LINDEMER, J., took no part in the decision of this case.
NOTES
[1] MCLA 257.625; MSA 9.2325.
[2] MCLA 257.625c; MSA 9.2325(3); MCLA 257.625a(4); MSA 9.2325(1)(4); MCLA 257.625f; MSA 9.2325(6).
[3] The act provides that the License Appeal Board shall be composed of the Secretary of State, the Attorney General, and the Sheriff/Chief of Police of the county/city where the petitioner resides, or their representatives. It further provides that two members constitute a quorum. MCLA 257.625f(2); MSA 9.2325(6)(2); MCLA 257.322; MSA 9.2022.
[4] MCLA 257.625f; MSA 9.2325(6).
[5] US Const, Am XIV; Const 1963, art 1, § 17.
[6] Bell v Burson, 402 U.S. 535, 539; 91 S. Ct. 1586; 29 L. Ed. 2d 90, 94 (1971).
[7] In re Murchison, 349 U.S. 133, 136; 75 S. Ct. 623; 99 L. Ed. 942 (1955); Gibson v Berryhill, 411 U.S. 564, 579; 93 S. Ct. 1689; 36 L. Ed. 2d 488 (1973); Tumey v Ohio, 273 U.S. 510; 47 S. Ct. 437; 71 L. Ed. 749; 50 A.L.R. 1243 (1927).
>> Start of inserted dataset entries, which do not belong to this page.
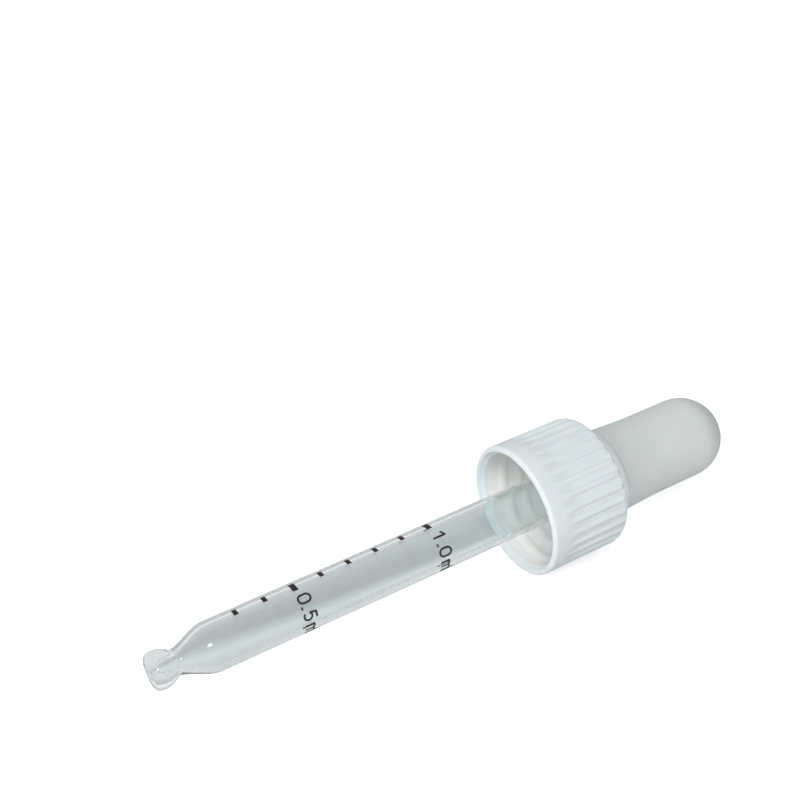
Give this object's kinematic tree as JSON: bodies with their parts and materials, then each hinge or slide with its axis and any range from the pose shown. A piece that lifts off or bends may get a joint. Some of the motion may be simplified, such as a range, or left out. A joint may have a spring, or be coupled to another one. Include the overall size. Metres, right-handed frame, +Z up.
{
  "type": "dropper pipette",
  "caption": "Glass dropper pipette with a ball tip and volume marks, in a ribbed screw cap with a soft rubber teat.",
  "frame": {"origin": "On the table that the pipette lies on, under the middle of its length", "axes": "+X along the table from the glass tip towards the teat, +Z up, +Y across the pipette. The pipette's own axis lies in the XZ plane and rises by 7.4 degrees towards +X, because it rests on the lip of its cap and on the ball of its tip"},
  "size_m": [0.0964, 0.0204, 0.0218],
  "materials": {
    "glass": "clear, flame-polished at both ends",
    "print_ink": "dark ceramic print, fired onto the glass",
    "cap_plastic": "white injection-moulded plastic with a slight sheen",
    "teat_rubber": "off-white, dull and slightly see-through at thin places"
  },
  "bodies": {
    "root": {"glass_tube": "glass", "screw_cap": "cap_plastic", "rubber_teat": "teat_rubber"}
  },
  "joints": []
}
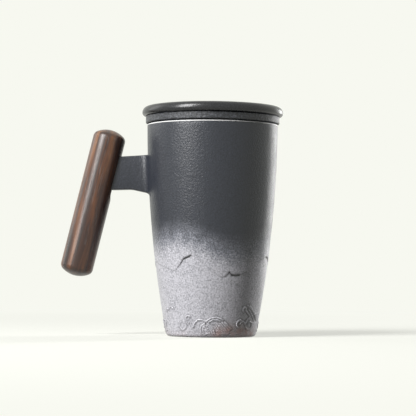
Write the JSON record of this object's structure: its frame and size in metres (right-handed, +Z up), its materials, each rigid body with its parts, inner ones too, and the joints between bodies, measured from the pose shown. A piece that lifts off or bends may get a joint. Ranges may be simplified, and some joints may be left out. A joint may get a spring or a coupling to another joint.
{
  "type": "lidded tea mug with infuser",
  "caption": "Tapered stoneware tea mug with a hanging perforated infuser, a lift-off beaded lid and a leaning wooden side grip on a ceramic tab.",
  "frame": {"origin": "middle of the cup's flat foot, on the cup's axis", "axes": "+Z up the cup's axis, -X towards the wooden grip, Y front to back"},
  "size_m": [0.138, 0.0882, 0.1429],
  "materials": {
    "rough_glaze": "rough dark glaze that fades to silver grey at the foot",
    "infuser_glaze": "rough dark glaze",
    "lid_glaze": "satin dark glaze",
    "walnut": "satin oiled dark wood",
    "epoxy": "cured dark epoxy"
  },
  "bodies": {
    "mug": {"mug_body": "rough_glaze", "handle_grip": "walnut", "handle_adhesive": "epoxy"},
    "infuser": {"infuser": "infuser_glaze"},
    "lid": {"lid": "lid_glaze"}
  },
  "joints": [
    {"name": "infuser_lift", "type": "slide", "parent": "mug", "child": "infuser", "axis": [0, 0, 1], "range_m": [0, 0.095]},
    {"name": "lid_lift", "type": "slide", "parent": "infuser", "child": "lid", "axis": [0, 0, 1], "range_m": [0, 0.03]}
  ]
}
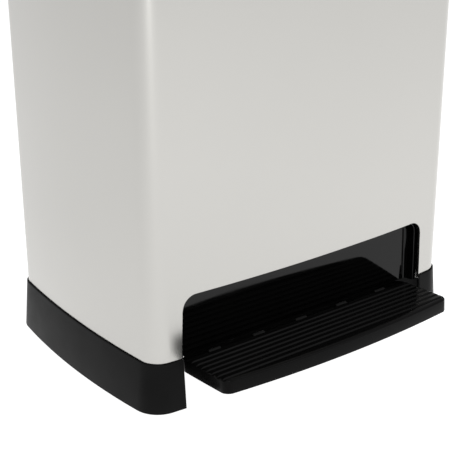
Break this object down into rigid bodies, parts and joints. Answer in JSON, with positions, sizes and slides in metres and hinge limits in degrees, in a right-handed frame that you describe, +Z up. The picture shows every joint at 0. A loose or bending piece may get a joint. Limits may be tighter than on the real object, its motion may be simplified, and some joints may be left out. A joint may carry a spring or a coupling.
{
  "type": "pedal trash can",
  "caption": "Tall rectangular steel-wrapped kitchen bin with a wide ribbed foot pedal in a front recess that lifts a hinged lid over a lift-out bucket.",
  "frame": {"origin": "on the floor, under the middle of the box that holds the whole bin, pedal included", "axes": "+Z up, -Y towards the pedal and the person using it, +X to that person's right"},
  "size_m": [0.4266, 0.351, 0.6479],
  "materials": {
    "wrap_steel": "satin, finely brushed, light silver grey",
    "lid_steel": "satin, finely brushed, light silver grey",
    "base_black": "satin black moulded, very fine texture",
    "pedal_black": "satin black moulded, ribbed",
    "recess_black": "polished black moulded",
    "collar_black": "satin black moulded",
    "bucket_grey": "fine matt grain, dark grey",
    "mechanism_grey": "smooth moulded acetal, mid grey",
    "mechanism_steel": "zinc-plated",
    "foot_rubber": "matt"
  },
  "bodies": {
    "bin": {"body_shell": "wrap_steel", "base": "base_black", "axle_bracket_left": "base_black", "axle_bracket_right": "base_black", "pedal_housing": "recess_black", "top_collar": "collar_black", "damper_cylinder": "collar_black", "inner_bucket": "bucket_grey", "rod_guide_lower": "mechanism_grey", "rod_guide_upper": "mechanism_grey", "rear_channel": "mechanism_steel", "pivot_axle": "mechanism_steel", "axle_clip_left": "mechanism_steel", "axle_clip_right": "mechanism_steel", "hinge_pin_left": "mechanism_steel", "hinge_pin_right": "mechanism_steel", "bracket_screw_1": "mechanism_steel", "bracket_screw_2": "mechanism_steel", "bracket_screw_3": "mechanism_steel", "bracket_screw_4": "mechanism_steel", "housing_screw_1": "mechanism_steel", "housing_screw_2": "mechanism_steel", "foot_front_left": "foot_rubber", "foot_front_right": "foot_rubber", "foot_rear_left": "foot_rubber", "foot_rear_right": "foot_rubber", "lever_stop_left": "foot_rubber", "lever_stop_right": "foot_rubber"},
    "pedal": {"pedal_tread": "pedal_black", "pedal_lever": "mechanism_steel", "tread_screw_1": "mechanism_steel", "tread_screw_2": "mechanism_steel", "tread_screw_3": "mechanism_steel", "tread_screw_4": "mechanism_steel"},
    "lifter": {"lift_rod": "mechanism_steel", "rod_foot": "mechanism_grey", "rod_cap": "mechanism_grey", "damper_rod": "mechanism_steel", "damper_arm": "mechanism_grey"},
    "lid": {"lid_skin": "lid_steel", "lid_frame": "collar_black", "lid_bumper_front_left": "foot_rubber", "lid_bumper_front_right": "foot_rubber", "lid_bumper_rear_left": "foot_rubber", "lid_bumper_rear_right": "foot_rubber"}
  },
  "joints": [
    {"name": "lid_hinge", "type": "hinge", "parent": "bin", "child": "lid", "pos_m": [0, 0.16157, 0.62], "axis": [-1, 0, 0], "range_deg": [0, 75]},
    {"name": "pedal_pivot", "type": "hinge", "parent": "bin", "child": "pedal", "pos_m": [0, 0.01257, 0.03], "axis": [1, 0, 0], "range_deg": [0, 9.2]},
    {"name": "rod_lift", "type": "slide", "parent": "bin", "child": "lifter", "axis": [0, 0, 1], "range_m": [0, 0.0213]}
  ],
  "couplings": [
    {"joint": "pedal_pivot", "follows": "lid_hinge", "ratio": 0.12267},
    {"joint": "rod_lift", "follows": "lid_hinge", "m_per_rad": 0.01627}
  ]
}
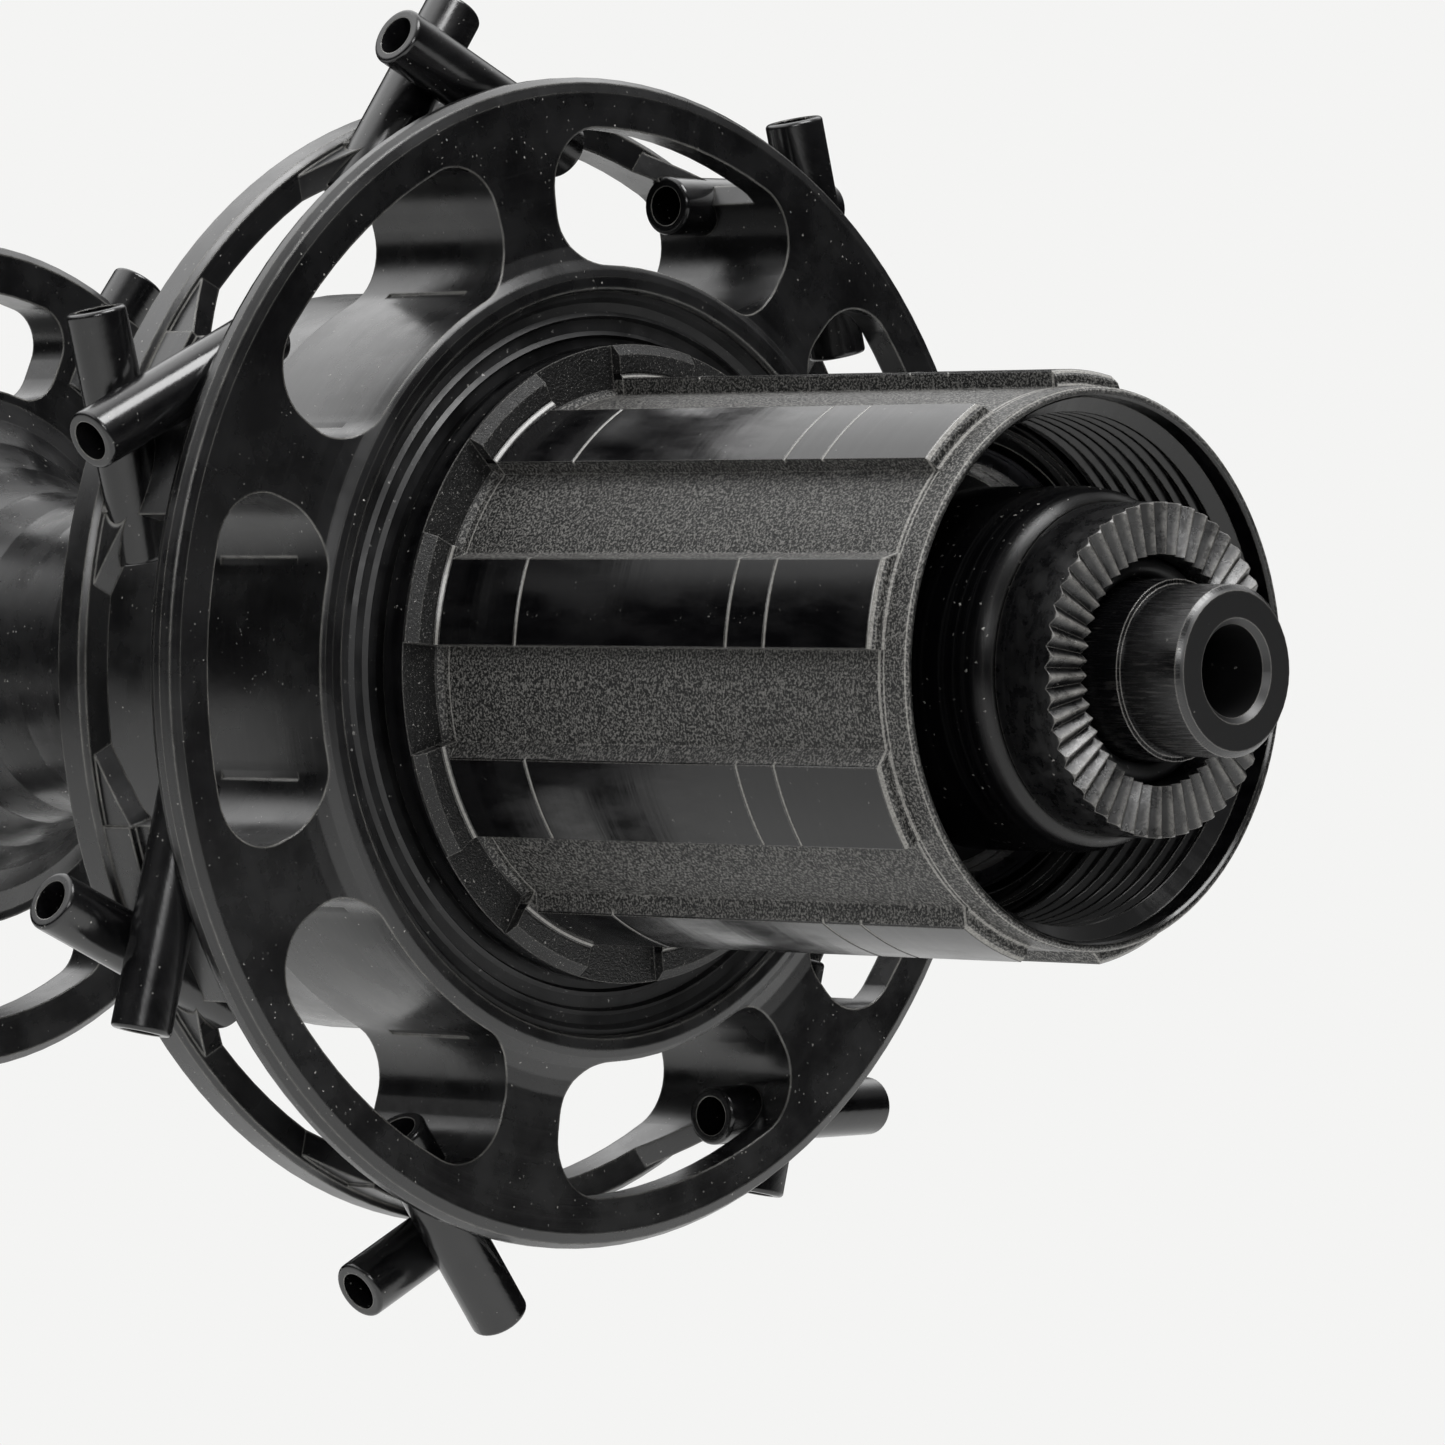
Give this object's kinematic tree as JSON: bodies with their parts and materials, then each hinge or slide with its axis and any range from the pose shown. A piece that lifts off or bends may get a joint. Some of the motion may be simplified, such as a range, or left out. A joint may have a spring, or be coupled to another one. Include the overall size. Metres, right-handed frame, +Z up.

[8] Withrow v Larkin, 421 U.S. 35, 47; 95 S. Ct. 1456; 43 L. Ed. 2d 712, 723 (1975).
[9] Ward v Monroeville, 409 U.S. 57, 60; 93 S. Ct. 80; 34 L. Ed. 2d 267 (1972); Tumey v Ohio, supra; Gibson v Berryhill, supra.
[10] Withrow v Larkin, supra, p 47, n 15.
[11] Johnson v Mississippi, 403 U.S. 212, 215; 91 S. Ct. 1778; 29 L. Ed. 2d 423, 427 (1971).
[12] In re Murchison, supra; Goldberg v Kelly, 397 U.S. 254, 271; 90 S. Ct. 1011; 25 L. Ed. 2d 287 (1970); Morrissey v Brewer, 408 U.S. 471, 485-486; 92 S. Ct. 2593; 33 L. Ed. 2d 484, 497 (1972).
[13] The procedure in Murchison was "a denial of due process of law not only because the judge in effect became part of the prosecution and assumed an adversary position, but also because as a judge, passing on guilt or innocence, he very likely relied on `his own personal knowledge and impression of what had occurred in the grand jury room,' an impression that `could not be tested by adequate cross-examination'". Withrow v Larkin, supra, p 53.
[14] Withrow v Larkin, supra, p 58.
[15] Withrow v Larkin, supra, p 58.
[16] Withrow v Larkin, supra, p 58, n 25.
[17] Withrow v Larkin, supra, p 58.
[18] MCLA 257.322; MSA 9.2022.
[19] MCLA 257.322; MSA 9.2022.
[20] Crampton cites Glass v State Highway Commissioner, 370 Mich. 482; 122 NW2d 651 (1963).
The question in Glass was whether an employee of the State Highway Department could fairly conduct a hearing and decide on the necessity for taking a particular parcel of property for state highway purposes.
While Glass might be distinguished from this case, it does highlight the problem of predisposition to decide against the citizen because of affiliation or identification with the state.
[21] MCLA 257.625f(2); MSA 9.2325(6)(2).
[22] MCLA 257.625f; MSA 9.2325(6).
[23] The complaint and warrant were issued on November 18, 1972, the day after the drunk driving offense was alleged to have been committed. The license revocation hearing was held January 18, 1973. Crampton was convicted November 20, 1973 of driving while impaired.
[24] Ward v Monroeville, supra, p 60.
[25] Contrast Sponick v Detroit Police Department, 49 Mich. App. 162, 186; 211 NW2d 674 (1973), where a trial board composed exclusively of police officers sat in judgment of a charge of misconduct prosecuted against a fellow officer by the department.